Predictive Global Models of Cruzain Inhibitors with Large Chemical Coverage
datasetposted on 2021-03-05, 23:14 authored by Jose Guadalupe Rosas-Jimenez, Marco A. Garcia-Revilla, Abraham Madariaga-Mazon, Karina Martinez-Mayorga
Chagas disease affects 8–11 million people worldwide, most of them living in Latin America. Moreover, migratory phenomena have spread the infection beyond endemic areas. Efforts for the development of new pharmacological therapies are paramount as the pharmacological profile of the two marketed drugs currently available, nifurtimox and benznidazole, needs to be improved. Cruzain, a parasitic cysteine protease, is one of the most attractive biological targets due to its roles in parasite survival and immune evasion.
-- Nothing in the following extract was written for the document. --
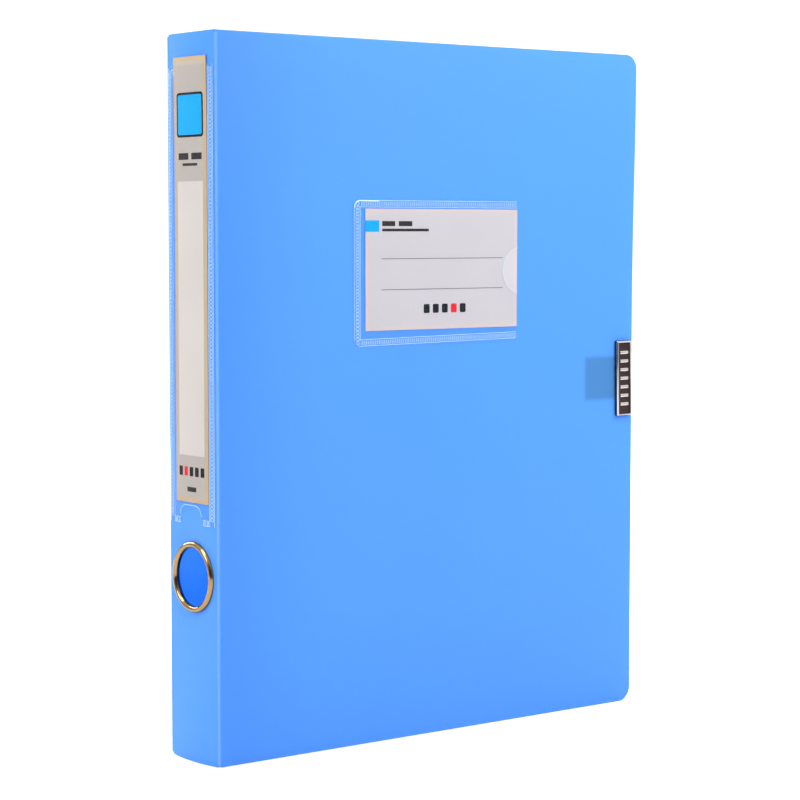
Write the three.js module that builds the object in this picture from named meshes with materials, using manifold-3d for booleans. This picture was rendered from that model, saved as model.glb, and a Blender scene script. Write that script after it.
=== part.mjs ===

In this work, we compiled and curated a database of diverse cruzain inhibitors previously reported in the literature. From this data set, quantitative structure–activity relationship (QSAR) models for the prediction of their pIC50 values were generated using k-nearest neighbors and random forest algorithms. Local and global models were calculated and compared. The statistical parameters for internal and external validation indicate a significant predictability, with qloo2 values around 0.66 and 0.61 and external R2 coefficients of 0.725 and 0.766. The applicability domain is quantitatively defined, according to QSAR good practices, using the leverage and similarity methods. The models described in this work are readily available in a Python script for the discovery of novel cruzain inhibitors.